Susa, la manica del saio di San Francesco torna a raccontare otto secoli di storia e devozione

Una manica di lana grezza, sopravvissuta a otto secoli di storia, emerge dal silenzio degli archivi per tornare a parlare. Fino al 12 ottobre, il Museo Diocesano di Susa ospita un’esposizione straordinaria: la manica del saio di San Francesco d’Assisi, reliquia rara e poco conosciuta, giunta dalla casa madre dei frati cappuccini di Parigi. È un frammento minuscolo, ma dal peso simbolico enorme. Un tempo venerato dai Savoia con la stessa intensità riservata alla Sindone, oggi torna a essere visibile in occasione del percorso di avvicinamento all’ottavo centenario della morte del Santo, che nel 2026 tornerà a essere festa nazionale, dopo quasi cinquant’anni di assenza dal calendario civile.

La mostra non è solo un evento devozionale, ma anche una finestra sulla storia del territorio e delle sue connessioni con l’Europa medievale. Nel XVI secolo, quando Emanuele Filiberto trasferì la capitale sabauda da Chambéry a Torino, portando con sé la Sindone, la manica del saio francescano fu donata alla città di Susa come segno di continuità spirituale e politica. La reliquia era già allora considerata un simbolo prezioso: secondo la tradizione, San Francesco l’avrebbe consegnata a Beatrice di Ginevra, moglie di Tommaso I di Savoia, durante il suo passaggio in Valle intorno al 1213-1214.

Da quel gesto si dipana una trama di devozione e storia che attraversa i secoli. La manica rimase nel convento fondato da Beatrice, poi fu trasferita a Chambéry nel Cinquecento, protetta durante la Rivoluzione francese da una famiglia locale, e infine affidata ai cappuccini. Dopo rare apparizioni pubbliche nel 1913 e nel 1974, la reliquia è riemersa grazie a un accurato lavoro di ricerca negli archivi francesi, che ne ha permesso il ritrovamento e il prestito a Susa.

La parte più sorprendente della mostra è però scientifica.
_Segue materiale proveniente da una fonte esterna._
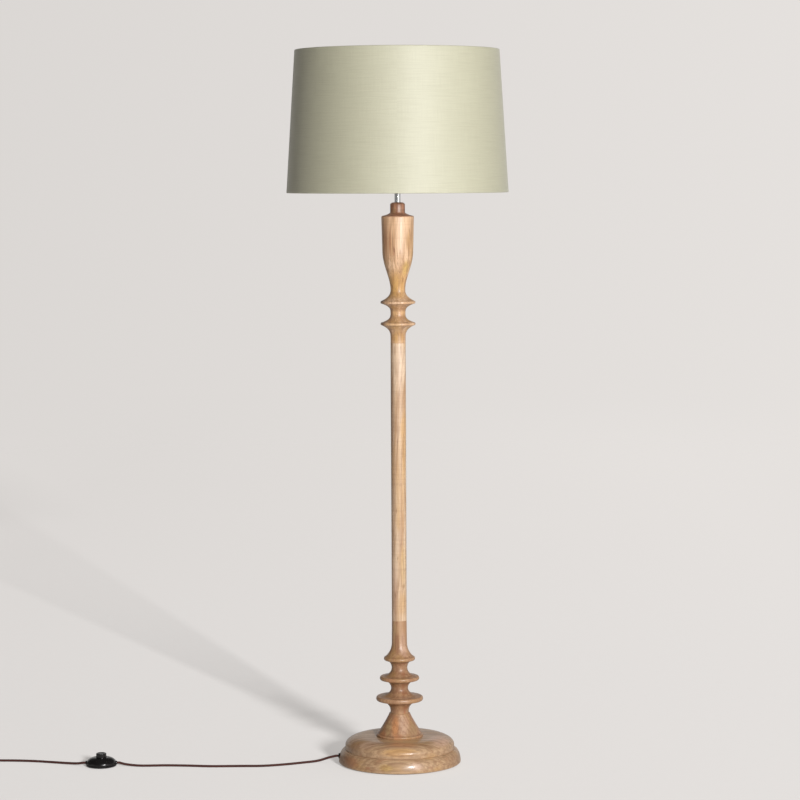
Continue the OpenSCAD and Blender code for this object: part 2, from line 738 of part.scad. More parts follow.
module holder_body() {
    top = holder_body_z + holder_body_h;
    color(BLACK) rotate_extrude() polygon([
        [core_r + SEAT_GAP, holder_body_z], [holder_r, holder_body_z], [holder_r, seat_z - flange_t],
        [flange_r, seat_z - flange_t], [flange_r, seat_z], [holder_r, seat_z], [holder_r, top - 1],
        [holder_r - 1, top], [mouth_r, top], [mouth_r, top - 3], [core_r + SEAT_GAP, top - 5]]);
}

module holder_core() {
    color(WHITE) difference() {
        translate([0, 0, core_ledge_z]) cylinder(r = core_r, h = core_h);
        for (side = [-1, 1]) translate([side * terminal_x, 0, core_ledge_z - 1])
            cylinder(r = terminal_r + GLUE_GAP / 2, h = terminal_l + 1);
    }
}

module holder_shell() {
    color(BRASS) translate([0, 0, core_top_z]) ring(shell_bore_r + shell_wall, shell_bore_r, shell_h);
}

module holder_contact() {
    color(BRASS) translate([0, 0, core_top_z]) cylinder(r = contact_r, h = contact_h);
}

terminal_x = 8.5;
terminal_r = 1.3;
terminal_l = 7;

module holder_terminals() {
    color(BRASS) for (side = [-1, 1]) translate([side * terminal_x, 0, core_ledge_z])
        pan_screw(2.6, 1.5, terminal_r, terminal_l);
}

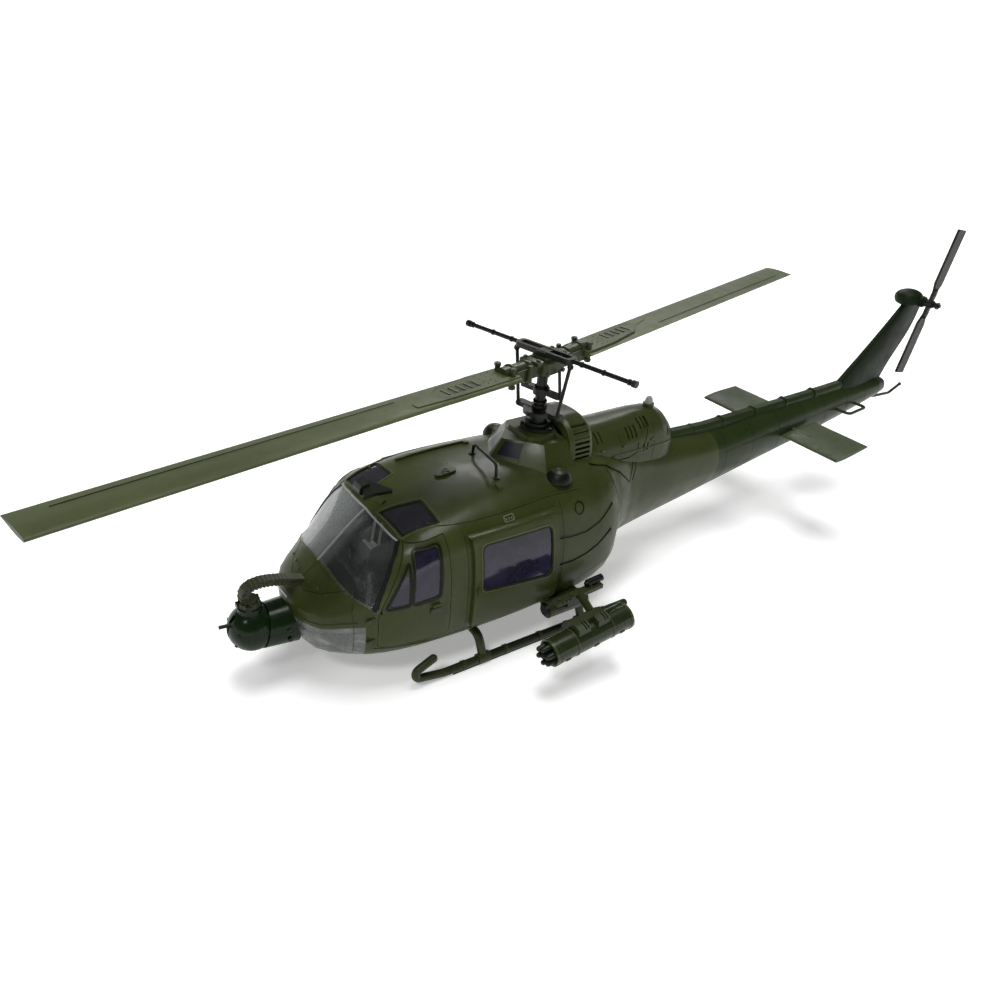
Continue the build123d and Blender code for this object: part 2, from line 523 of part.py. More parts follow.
BAR_A, BAR_B = (-4.0, -18.9), (10.0, -20.2)
with BuildPart() as grab_bar:
    with BuildLine(Plane(origin=(BAR_A[0], S(BAR_A[1]), 0), x_dir=(BAR_B[0] - BAR_A[0], BAR_B[1] - BAR_A[1], 0), z_dir=(BAR_B[1] - BAR_A[1], -(BAR_B[0] - BAR_A[0]), 0))) as bar_line:
        FilletPolyline((0, 46.5), (0.6, 51.6), (13.4, 51.6), (14.06, 45.5), radius=1.2)
    with BuildSketch(Plane(origin=bar_line.line @ 0, z_dir=bar_line.line % 0)):
        Circle(0.42)
    sweep(path=bar_line.line)
    extrude(disc(Plane(origin=(BAR_A[0], S(BAR_A[1]), 46.5)), 0.95), amount=2.2)
    extrude(disc(Plane(origin=(BAR_B[0], S(BAR_B[1]), 45.5)), 0.95), amount=2.6)
    add(form_l.part, mode=Mode.SUBTRACT)
    add(form_r.part, mode=Mode.SUBTRACT)

# ---------------------------------------------------------------- landing gear
with BuildPart() as skid_left:
    with BuildLine(Plane.YZ.offset(SKID_X)) as skid_line:
        FilletPolyline((S(21.0), SKID_Z), (S(-43.5), SKID_Z), (S(-56.3), 3.6), (S(-47.2), 7.9), radius=[9.0, 1.7])
    with BuildSketch(Plane(origin=skid_line.line @ 0, z_dir=skid_line.line % 0)):
        Circle(SKID_R)
    sweep(path=skid_line.line)
    with Locations((SKID_X, S(21.0), SKID_Z), (SKID_X, S(-47.2), 7.9)):
        Sphere(SKID_R)
    for y in (FRONT_TUBE, REAR_TUBE):
        extrude(disc(Plane(origin=(SKID_X, S(y - 1.9), SKID_Z + 0.15), z_dir=(0, 1, 0)), SKID_R + 0.35), amount=3.8)
    extrude(top([(SKID_X - 0.9, -41.0), (SKID_X + 0.9, -41.0), (SKID_X + 0.9, 18.0), (SKID_X - 0.9, 18.0)], 0.0), amount=1.0)
    with BuildSketch(Plane.XY.offset(-2)):
        with Locations((SKID_X, S(0))):
            Rectangle(10, 140)
    extrude(amount=2.0, mode=Mode.SUBTRACT)
with BuildPart() as skid_right:
    mirror(skid_left.part, about=Plane.YZ)


def cross_tube(station, low):
    with BuildLine(Plane.XZ.offset(-S(station))) as ln:
        FilletPolyline((-SKID_X, SKID_Z), (-22.6, low), (22.6, low), (SKID_X, SKID_Z), radius=3.4)
    return ln.line


with BuildPart() as front_cross_tube:
    path = cross_tube(FRONT_TUBE, 7.35)
    with BuildSketch(Plane(origin=path @ 0, z_dir=path % 0)):
        Circle(1.25)
    sweep(path=path)
    for a in (-1, 1):
        extrude(top([(a * 12.4, -32.9), (a * 14.6, -32.9), (a * 14.6, -29.1), (a * 12.4, -29.1)], 6.9), amount=4.0)
    add(form_l.part, mode=Mode.SUBTRACT)
    add(form_r.part, mode=Mode.SUBTRACT)
    add(skid_left.part, mode=Mode.SUBTRACT)
    add(skid_right.part, mode=Mode.SUBTRACT)
    extrude(top([(-30, -40), (30, -40), (30, -20), (-30, -20)], -1), amount=SKID_Z + 1, mode=Mode.SUBTRACT)
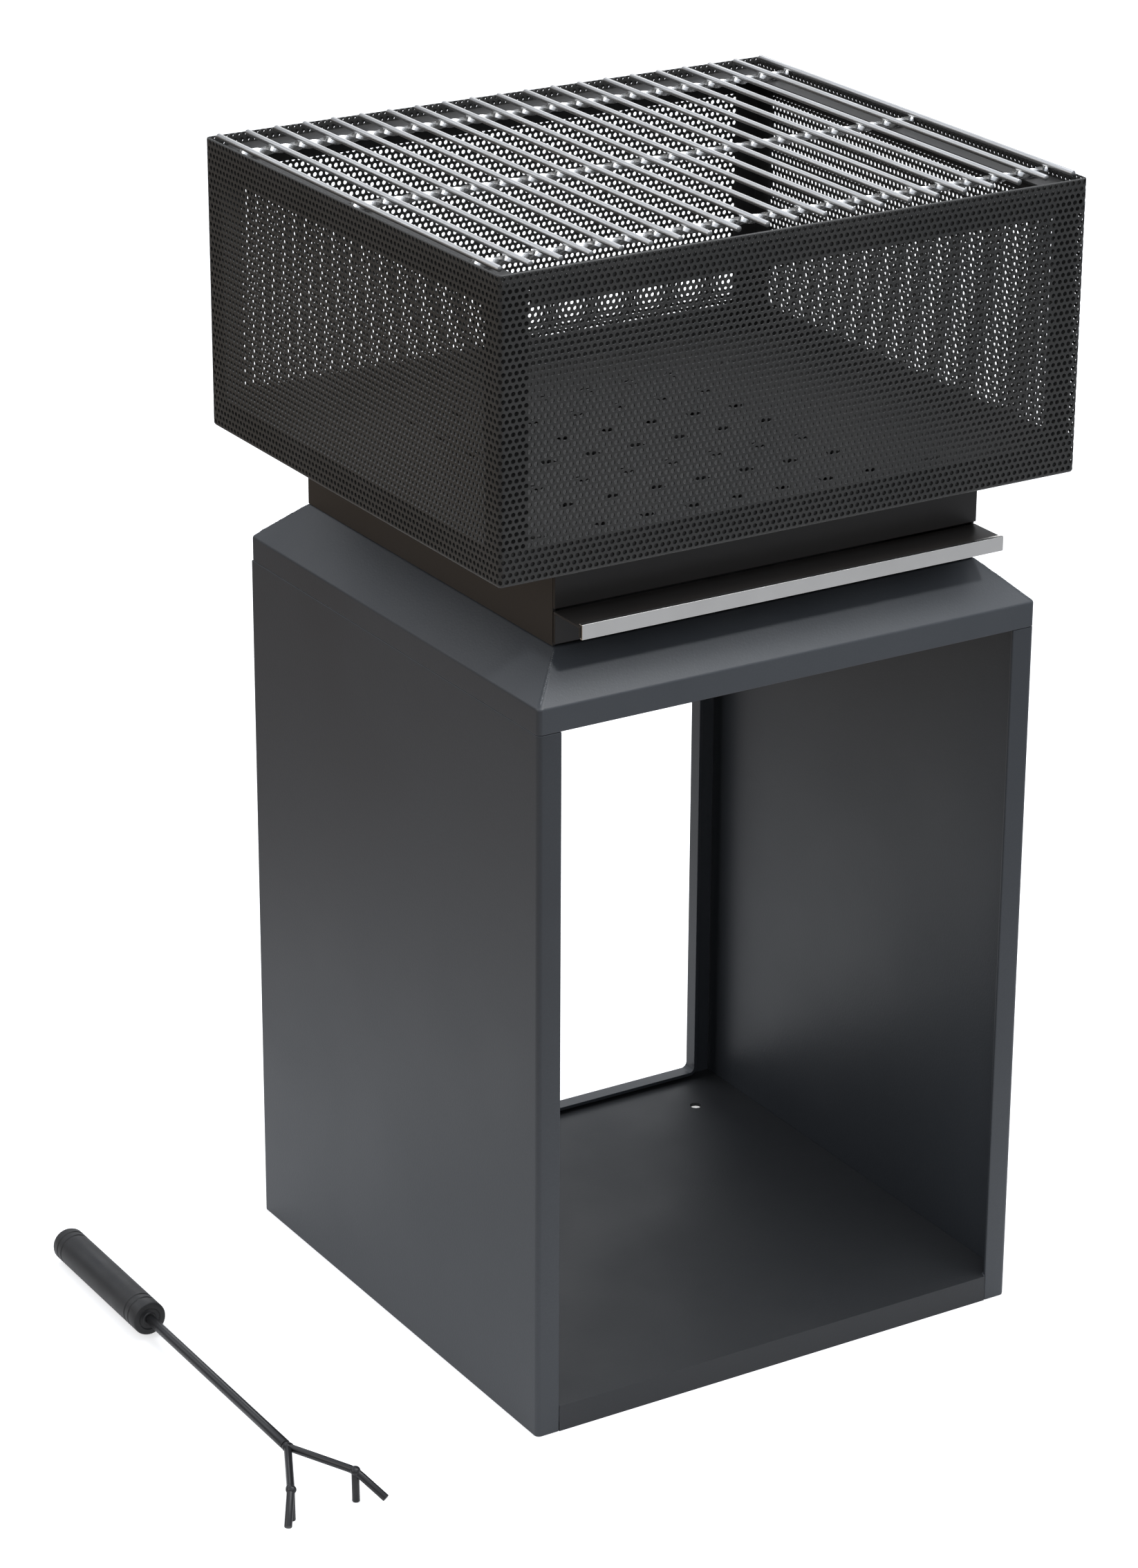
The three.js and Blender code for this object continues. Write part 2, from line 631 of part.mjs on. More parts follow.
// A square rod along X whose section makes a half turn from each bar to the next, with a corner up
// under every bar.
function twistedRod(halfLength, barPitch) {
  const quarters = (4 * halfLength) / barPitch;
  const steps = Math.round(quarters * ROD_STEPS_PER_QUARTER);
  const geometry = new THREE.BoxGeometry(2 * halfLength, ROD_SIDE, ROD_SIDE, steps, 1, 1);
  const position = geometry.attributes.position;
  for (let index = 0; index < position.count; index += 1) {
    const x = position.getX(index);
    const angle = Math.PI / 4 + (x / barPitch) * Math.PI;
    const y = position.getY(index);
    const z = position.getZ(index);
    position.setY(index, y * Math.cos(angle) - z * Math.sin(angle));
    position.setZ(index, y * Math.sin(angle) + z * Math.cos(angle));
  }
  return geometry;
}

function buildGrate() {
  const barPitch = (2 * outerBarX) / (BAR_COUNT - 1);
  for (let index = 0; index < BAR_COUNT; index += 1) {
    const x = -outerBarX + index * barPitch;
    const bar = rod(BAR_DIAMETER / 2, [x, -barHalfLength, barAxisZ], [x, barHalfLength, barAxisZ]);
    addPiece(`grate_bar_${String(index + 1).padStart(2, '0')}`, bar, brightSteel());
  }
  const rodHalf = outerBarX + BAR_DIAMETER / 2;
  const outerRodY = barHalfLength - ROD_OVERHANG;
  for (let index = 0; index < ROD_COUNT; index += 1) {
    const y = -outerRodY + (2 * outerRodY * index) / (ROD_COUNT - 1);
    const rodGeometry = twistedRod(rodHalf, barPitch);
    const cross = addPiece(`grate_cross_rod_${index + 1}`, rodGeometry, brightSteel());
    cross.position.set(0, y, rodAxisZ);
  }
}

// ---- Lifting tool -------------------------------------------------------------------------------

// The tool's own frame: origin at the rear end of the handle, axis forward along -Y.
function gripProfile() {
  const radius = TOOL_HANDLE_DIAMETER / 2;
  const grooveRadius = radius - TOOL_GROOVE_DEPTH;
  const half = TOOL_GROOVE_WIDTH / 2;
  const grooves = [
    ...TOOL_GROOVE_INSETS,
    ...TOOL_GROOVE_INSETS.map((inset) => TOOL_HANDLE_LENGTH - inset).reverse(),
  ];
  const mouth = radius - TOOL_HANDLE_MOUTH_CHAMFER;
  const points = [[0, 0], [radius - TOOL_HANDLE_END_CHAMFER, 0], [radius, TOOL_HANDLE_END_CHAMFER]];
  for (const at of grooves) {
    points.push([radius, at - half], [grooveRadius, at], [radius, at + half]);
  }
  points.push([radius, TOOL_HANDLE_LENGTH - TOOL_HANDLE_MOUTH_CHAMFER], [mouth, TOOL_HANDLE_LENGTH]);
  points.push([0, TOOL_HANDLE_LENGTH]);
  return points.map(([r, along]) => new THREE.Vector2(r, along));
}

// One fork: two prongs with down-turned tips that meet at the shaft's end, and a foot under each knee.
function forkPiece(start, footBottom) {
  const radius = TOOL_PRONG_DIAMETER / 2;
  const pieces = [
    new THREE.SphereGeometry(radius, ROUND_SIDES, BALL_RINGS).translate(0, start, 0)];
  for (const [, sign] of SIDES) {
    const knee = [sign * TOOL_PRONG_SPREAD, start - TOOL_PRONG_REACH, 0];
    const tip = [
      knee[0] + sign * TOOL_TIP_SPREAD, knee[1] - TOOL_TIP_REACH, knee[2] - TOOL_TIP_DROP];
    pieces.push(rod(radius, [0, start, 0], knee));
    pieces.push(new THREE.SphereGeometry(radius, ROUND_SIDES, BALL_RINGS).translate(...knee));
    pieces.push(rod(radius, knee, tip));
    pieces.push(rod(radius, [knee[0], knee[1], footBottom], knee));
  }
  return joined(pieces);
}

function buildTool() {
  const tool = new THREE.Group();
  firePit.add(tool);
  const gripRadius = TOOL_HANDLE_DIAMETER / 2;
  const shaftStart = -TOOL_HANDLE_LENGTH - SEAT_GAP;
  const shaftEnd = shaftStart - TOOL_SHAFT_LENGTH;
  const forkStart = shaftEnd - SEAT_GAP - TOOL_PRONG_DIAMETER / 2;
  const kneeAt = forkStart - TOOL_PRONG_REACH;
  const tilt = Math.asin((TOOL_KNEE_HEIGHT - gripRadius) / -kneeAt);
  const kneeHeight = TOOL_KNEE_HEIGHT - gripRadius * (1 - Math.cos(tilt));
  const footEdgeDrop = (TOOL_PRONG_DIAMETER / 2) * Math.sin(tilt);
  const footBottom = -(kneeHeight - footEdgeDrop) / Math.cos(tilt);
  tool.position.set(-plinthX - TOOL_GAP, TOOL_HANDLE_BACK, gripRadius * Math.cos(tilt));
  tool.rotation.set(-tilt, 0, THREE.MathUtils.degToRad(TOOL_TURN_DEGREES), 'ZXY');
  const grip = new THREE.LatheGeometry(gripProfile(), GRIP_SIDES).rotateX(Math.PI);
  addPiece('tool_grip', grip, tubeGrip(), tool);
  const shaft = rod(TOOL_SHAFT_DIAMETER / 2, [0, shaftStart, 0], [0, shaftEnd, 0]);
  addPiece('tool_shaft', shaft, heatBlack(), tool);
  addPiece('tool_fork', forkPiece(forkStart, footBottom), heatBlack(), tool);
}

buildPlinth();
buildNeck();
buildDrawer();
buildBasket();
buildGrate();
buildTool();

export default firePit;
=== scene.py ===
"""Finishes a wood-burning fire pit: plinth, housing, ash drawer, perforated basket, grate and tool.

Metres, +Z up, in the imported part's own frame. X runs along the drawer side and -Y is the front.
"""

import logging  # noqa: E402
import math  # noqa: E402
import random  # noqa: E402
from dataclasses import dataclass, field  # noqa: E402
from enum import Enum  # noqa: E402
from typing import Callable, Optional, Sequence, Union  # noqa: E402

import bmesh  # noqa: E402
import bpy  # noqa: E402
from mathutils import Matrix, Vector, noise  # noqa: E402


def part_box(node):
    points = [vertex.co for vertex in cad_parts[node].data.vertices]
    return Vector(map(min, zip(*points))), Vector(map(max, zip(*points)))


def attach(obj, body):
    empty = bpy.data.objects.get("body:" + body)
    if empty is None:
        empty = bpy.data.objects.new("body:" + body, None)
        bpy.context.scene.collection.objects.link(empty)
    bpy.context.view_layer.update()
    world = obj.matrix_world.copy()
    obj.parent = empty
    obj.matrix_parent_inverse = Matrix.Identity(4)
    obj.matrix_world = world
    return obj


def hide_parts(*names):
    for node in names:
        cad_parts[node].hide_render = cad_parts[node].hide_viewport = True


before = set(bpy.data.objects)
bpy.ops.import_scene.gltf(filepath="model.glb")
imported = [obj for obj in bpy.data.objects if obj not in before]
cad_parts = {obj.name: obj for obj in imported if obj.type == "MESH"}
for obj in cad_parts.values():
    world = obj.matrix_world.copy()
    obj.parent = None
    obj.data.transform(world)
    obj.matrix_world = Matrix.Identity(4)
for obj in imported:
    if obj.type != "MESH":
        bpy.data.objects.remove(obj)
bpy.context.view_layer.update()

LOG = logging.getLogger("fire_pit")
MM = 0.001
WELD_DISTANCE = 0.00001
WELD_SMOOTHING = 60.0
ORIGIN = Vector((0, 0, 0))
ACROSS = Vector((1, 0, 0))
UP_SHEET = Vector((0, 1, 0))

Colour = tuple[float, float, float, float]
Socket = bpy.types.NodeSocket
Value = Union[float, Sequence[float], Socket]


class Slot(Enum):
    """The record's material slots."""

    PLINTH = "plinth_coat"
    HOUSING = "housing_black"
    MESH = "mesh_black"
    FIREBOX = "firebox_black"
    GRATE = "grate_steel"
    TRIM = "trim_polished"
    GRIP = "tool_grip_black"
    TOOL = "tool_black"


class Body(Enum):
    """The bodies that move apart from each other."""

    STAND = "stand"
    DRAWER = "ash_drawer"
    GRATE = "grate"
    TOOL = "lifting_tool"


# ---- Shader effects shared by several finishes --------------------------------------------------


class Tree:
    """Places and links the nodes of one node tree."""

    def __init__(self, tree: bpy.types.NodeTree) -> None:
        """Takes over an empty tree.

        Args:
            tree: The node tree to fill.
        """
        self.tree = tree

    def node(self, kind: str, settings: Optional[dict] = None, **inputs: Value) -> bpy.types.Node:
        """Adds one node.

        Args:
            kind: Blender's name for the node type.
            settings: Node properties by name.
            inputs: Input sockets by name, with underscores for spaces. A socket value is linked.

        Returns:
            The new node.
        """
        made = self.tree.nodes.new(kind)
        for name, value in (settings or {}).items():
            setattr(made, name, value)
        for name, value in inputs.items():
            self.feed(made.inputs[name.replace("_", " ")], value)
        return made

    def feed(self, socket: Socket, value: Value) -> None:
        """Links or sets one input.

        Args:
            socket: The input.
            value: An output socket to link, or a plain value.
        """
        if isinstance(value, bpy.types.NodeSocket):
            self.tree.links.new(value, socket)
        else:
            socket.default_value = value

    def math(self, operation: str, first: Value, second: Value = 0.0) -> Socket:
        """Adds a Math node.

        Args:
            operation: The operation's name.
            first: First value.
            second: Second value.

        Returns:
            The node's output.
        """
        made = self.tree.nodes.new("ShaderNodeMath")
        made.operation = operation
        self.feed(made.inputs[0], first)
        self.feed(made.inputs[1], second)
        return made.outputs[0]

    def ranged(self, value: Socket, low: float, high: float, to_low: float, to_high: float) -> Socket:
        """Maps a value from one range to another, clamped.

        Args:
            value: The value to map.
            low: Start of the range it comes from.
            high: End of the range it comes from.
            to_low: What the start becomes.
            to_high: What the end becomes.

        Returns:
            The mapped value.
        """
        made = self.node("ShaderNodeMapRange", Value=value, From_Min=low, From_Max=high,
                         To_Min=to_low, To_Max=to_high)
        return made.outputs["Result"]

    def blended(self, factor: Value, first: Value, second: Value) -> Socket:
        """Mixes two colours.

        Args:
            factor: How much of the second colour shows.
            first: Colour at 0.
            second: Colour at 1.

        Returns:
            The mixed colour.
        """
        made = self.tree.nodes.new("ShaderNodeMix")
        made.data_type = "RGBA"
        self.feed(made.inputs[0], factor)
        self.feed(made.inputs[6], first)
        self.feed(made.inputs[7], second)
        return made.outputs[2]

    def placed(self, group: bpy.types.NodeTree, **inputs: Value) -> bpy.types.Node:
        """Places a node group and feeds its inputs."""
        return self.node("ShaderNodeGroup", {"node_tree": group}, **inputs)

    def noise(self, vector: Socket, scale: Value, detail: float, roughness: float) -> Socket:
        """Adds a noise texture.

        Args:
            vector: Where it is read.
            scale: Features per metre.
            detail: Number of finer layers.
            roughness: Weight of the finer layers.

        Returns:
            The noise value, around 0.5.
        """
        made = self.node("ShaderNodeTexNoise", Vector=vector, Scale=scale, Detail=detail,
                         Roughness=roughness)
        return made.outputs["Fac"]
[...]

Le analisi condotte sul tessuto hanno confermato che la fibra risale al XIII secolo, ed è composta da lana non tinta, lavorata con tecniche che garantivano una naturale impermeabilità, una sorta di “Gore-Tex medievale”. Una prova tangibile della sapienza artigianale del tempo, in perfetta coerenza con l’ideale di semplicità e funzionalità proprio dell’ordine francescano.

Oltre al valore storico, la reliquia si impone come simbolo di resilienza collettiva. Custodita per secoli da comunità, ordini religiosi e famiglie anonime, è sopravvissuta a guerre, rivoluzioni e dispersioni grazie a un sentimento condiviso di cura del sacro. È questo, più che la rarità materiale, a renderla straordinaria: la forza della devozione popolare, capace di proteggere un frammento fragile attraverso otto secoli di trasformazioni.

Il Museo Diocesano di Susa, guidato dal Centro Culturale della Diocesi e diretto da don Gianluca Popolla, propone l’esposizione come occasione per rileggere la relazione tra fede, identità e memoria. In un territorio da sempre crocevia tra culture e popoli, la manica del saio diventa una metafora potente: un filo che collega le epoche e restituisce senso al presente.

La Valle di Susa, che da secoli accoglie pellegrini, artisti e viandanti, torna a essere luogo di incontro. Nella trama di quella lana grezza, i visitatori sono invitati a riconoscere non solo un reperto, ma una testimonianza di umanità condivisa, un racconto silenzioso che attraversa il tempo e riemerge per ricordare che la memoria non è mai ferma: si intreccia, si rinnova, si fa carne e tessuto di comunità.